A few years ago, the only time International Men’s Day really came up in conversation was when faceless twitter accounts angrily declared “bUt WhEn Is InTeRnAtIoNaL MeN’s DaY?” whenever International Women’s Day came around, and gender issues and biases were brought to the mainstream media. But with growing awareness, and the changing shift in our cultural consciousness allowing us to have more open conversations about our wellbeing, International Men’s Day has grown into its own, positive, calendar date.
While men don’t face the same social and structural issues of women in society (for example, the gender pay gap sees men being paid more for their work than women) – we do face one huge barrier, which women are coping with much better. Our mental health.
Paradoxically, at a time when we are hyper-connected through our phones and social media, across the western world, we are increasingly becoming more lonely, more isolated and cut off from those around us. And it’s affecting our mental health – the charity Mind estimates that 20% of the general population has experienced an issue with our mental state within the last two years, rates of loneliness are increasing, while suicide is the biggest killer of men under 40.
The crisis support line Shout!, which offers confidential conversation support for people in a crisis, reports that most thoughts of suicide arise when people feel they have nowhere to turn to, no support network and no outlet for their struggles. It’s stereotypical, but true, that women are often better at having emotional conversations – and with men told from a young age that “boys don’t cry”, that we need to “man up” and “tough it out” it’s no surprise. It’s also why we need a huge public shift in how we view masculinity, and to encourage men to talk about their feelings.
So on the eve of this year’s International Men’s Day, in front of a packed audience of over 200 men, I sat down for a conversation with professional rugby player Keegan Hirst, as part of the Samsung Co-Lab Series. Entitled Tackling Toxic Masculinity (get it? Because we’re both rugby players – who tackle on the pitch, now tackling an issue. Thank you), I interviewed Keegan about his mental health and how he learned to speak openly, and honestly about his well-being.
A few years ago, Keegan Hirst became the second ever professional rugby player to come out and publicly acknowledge his sexuality. While Gareth Thomas was the first professional rugby player to come out as a gay man, he did so after retiring from the sport, making Keegan the only currently out professional still playing. But why is Keegan’s sexuality important? As previously mentioned, it’s estimated that 20% of the general population experience mental health issues, this jumps to an alarming 52% of LGBTQ+ people, so the issue disproportionally affects queer men, women and the non-binary. Keegan, over the course of our discussion, talked of how concealing his sexuality, and experiencing a society with a lack of positive role models, caused the pressure on him to build, resulting in drinking issues, the breakdown of his relationship and nearly concluded with him taking his life.

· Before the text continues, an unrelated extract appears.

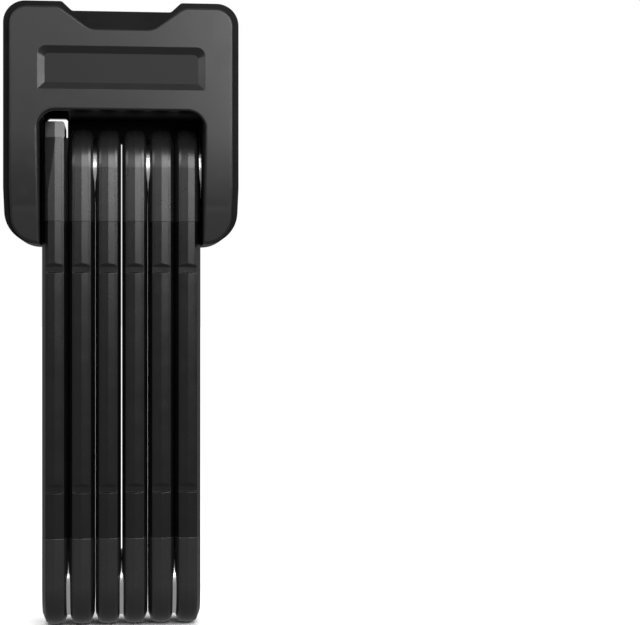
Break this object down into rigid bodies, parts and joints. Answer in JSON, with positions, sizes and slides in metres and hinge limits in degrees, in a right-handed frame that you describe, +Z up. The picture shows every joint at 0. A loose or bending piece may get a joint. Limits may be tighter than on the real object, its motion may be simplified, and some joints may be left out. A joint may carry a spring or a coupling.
{
  "type": "folding bike lock",
  "caption": "Folding bike lock: jacketed steel links riveted end to end, folded side by side into the window of a covered lock body, with a keyed cylinder, sliding bolt and dust cover.",
  "frame": {"origin": "under the middle of the folded stack, level with the links' lowest points, half way through the lock's depth", "axes": "+Z up along the folded links towards the lock body, -Y out of the back cover with the recessed plate, +X to the right seen from the back cover"},
  "size_m": [0.0746, 0.039, 0.2003],
  "materials": {
    "housing_paint": "black powder coat, satin",
    "cover_plastic": "soft-touch anthracite, fine grain",
    "link_jacket": "satin black moulded jacket",
    "link_cap": "satin black moulded cap",
    "black_plastic": "black moulded plastic",
    "hard_steel": "hardened steel, ground",
    "tongue_steel": "satin nickel plate",
    "washer_steel": "polished",
    "rivet_steel": "turned steel",
    "spring_steel": "bright wire and screws",
    "brass": "turned brass"
  },
  "bodies": {
    "lock_body": {"lock_housing": "housing_paint", "back_cover": "cover_plastic", "front_cover": "cover_plastic", "cylinder_housing": "brass", "cylinder_roll_pin": "spring_steel", "mechanism_lid": "housing_paint", "lid_screws": "spring_steel", "keyhole_bezel": "black_plastic", "bolt_spring": "spring_steel", "pivot_plug": "black_plastic", "rivet_body_1": "rivet_steel", "washer_body_1": "washer_steel"},
    "cylinder": {"cylinder_rotor": "brass", "drill_guard": "hard_steel", "lock_discs": "brass", "sidebar": "hard_steel"},
    "bolt": {"lock_bolt": "hard_steel"},
    "dust_slide": {"dust_cover": "black_plastic"},
    "bar_1": {"bar_1_core": "hard_steel", "bar_1_sleeve": "link_jacket", "bar_1_lower_cap": "link_cap", "bar_1_upper_cap": "link_cap", "rivet_1_2": "rivet_steel", "washer_1_2": "washer_steel"},
    "bar_2": {"bar_2_core": "hard_steel", "bar_2_sleeve": "link_jacket", "bar_2_lower_cap": "link_cap", "bar_2_upper_cap": "link_cap", "rivet_2_3": "rivet_steel", "washer_2_3": "washer_steel"},
    "bar_3": {"bar_3_core": "hard_steel", "bar_3_sleeve": "link_jacket", "bar_3_lower_cap": "link_cap", "bar_3_upper_cap": "link_cap", "rivet_3_4": "rivet_steel", "washer_3_4": "washer_steel"},
    "bar_4": {"bar_4_core": "hard_steel", "bar_4_sleeve": "link_jacket", "bar_4_lower_cap": "link_cap", "bar_4_upper_cap": "link_cap", "rivet_4_5": "rivet_steel", "washer_4_5": "washer_steel"},
    "bar_5": {"bar_5_core": "hard_steel", "bar_5_sleeve": "link_jacket", "bar_5_lower_cap": "link_cap", "bar_5_upper_cap": "link_cap", "rivet_5_6": "rivet_steel", "washer_5_6": "washer_steel"},
    "bar_6": {"bar_6_core": "tongue_steel", "bar_6_sleeve": "link_jacket", "bar_6_lower_cap": "link_cap", "bar_6_upper_cap": "link_cap"}
  },
  "joints": [
    {"name": "body_hinge", "type": "hinge", "parent": "lock_body", "child": "bar_1", "pos_m": [0.02125, 0, 0.1479], "axis": [1, 0, 0], "range_deg": [-95, 65]},
    {"name": "hinge_1_2", "type": "hinge", "parent": "bar_1", "child": "bar_2", "pos_m": [0.017, 0, 0.0135], "axis": [1, 0, 0], "range_deg": [0, 180]},
    {"name": "hinge_2_3", "type": "hinge", "parent": "bar_2", "child": "bar_3", "pos_m": [0.0085, 0, 0.1479], "axis": [1, 0, 0], "range_deg": [-180, 0]},
    {"name": "hinge_3_4", "type": "hinge", "parent": "bar_3", "child": "bar_4", "pos_m": [0, 0, 0.0135], "axis": [1, 0, 0], "range_deg": [0, 180]},
    {"name": "hinge_4_5", "type": "hinge", "parent": "bar_4", "child": "bar_5", "pos_m": [-0.0085, 0, 0.1479], "axis": [1, 0, 0], "range_deg": [-180, 0]},
    {"name": "hinge_5_6", "type": "hinge", "parent": "bar_5", "child": "bar_6", "pos_m": [-0.017, 0, 0.0135], "axis": [1, 0, 0], "range_deg": [0, 180]},
    {"name": "cylinder_turn", "type": "hinge", "parent": "lock_body", "child": "cylinder", "pos_m": [0, 0, 0.1867], "axis": [0, 0, -1], "range_deg": [0, 90]},
    {"name": "bolt_slide", "type": "slide", "parent": "lock_body", "child": "bolt", "axis": [1, 0, 0], "range_m": [0, 0.0063], "deforming": ["bolt_spring"]},
    {"name": "dust_cover_slide", "type": "slide", "parent": "lock_body", "child": "dust_slide", "axis": [1, 0, 0], "range_m": [0, 0.0082]}
  ],
  "couplings": [
    {"joint": "hinge_2_3", "follows": "hinge_1_2", "ratio": -1},
    {"joint": "hinge_4_5", "follows": "hinge_3_4", "ratio": -1},
    {"joint": "bolt_slide", "follows": "cylinder_turn", "m_per_rad": 0.00401}
  ]
}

Reaching this breaking point, and stepping back from the edge due to his love for his children (before coming out, Keegan was married and had two children with his then wife), he knew he needed to make a change, be honest about his identity and start to live an open, authentic life.
Collectively with the audience, we discussed the pressures facing men today that prevent them from speaking out – and how toxic masculinity (the destructive, antiquated ideal of what it means to be a man) vs the masculine ideals (being caring, looking after people, being brave and honest) can be separated, challenged and – in the instance of the positive masculine – channelled to encourage us to look after ourselves, and those around us better. If part of being a man is being a protector and looking after those around us, then – to borrow from inflight safety instructions – we can only look after others if we are looking after ourselves. Speaking about our emotions isn’t a sign of weakness, it is a sign of bravery. Standing up and saying “I’m not okay” isn’t a defeat, but an act of strength.
Alexis Caught hosted the live discussion and interview with Keegan Hirst at SamsungKX, as part of the Co-Lab series, a series of cultural programming from Samsung. The talk was entitled “Gay Men’s Mental Health: Toxic Masculinity” and will be available to stream online from February 2020 as part of Qmmunity podcast.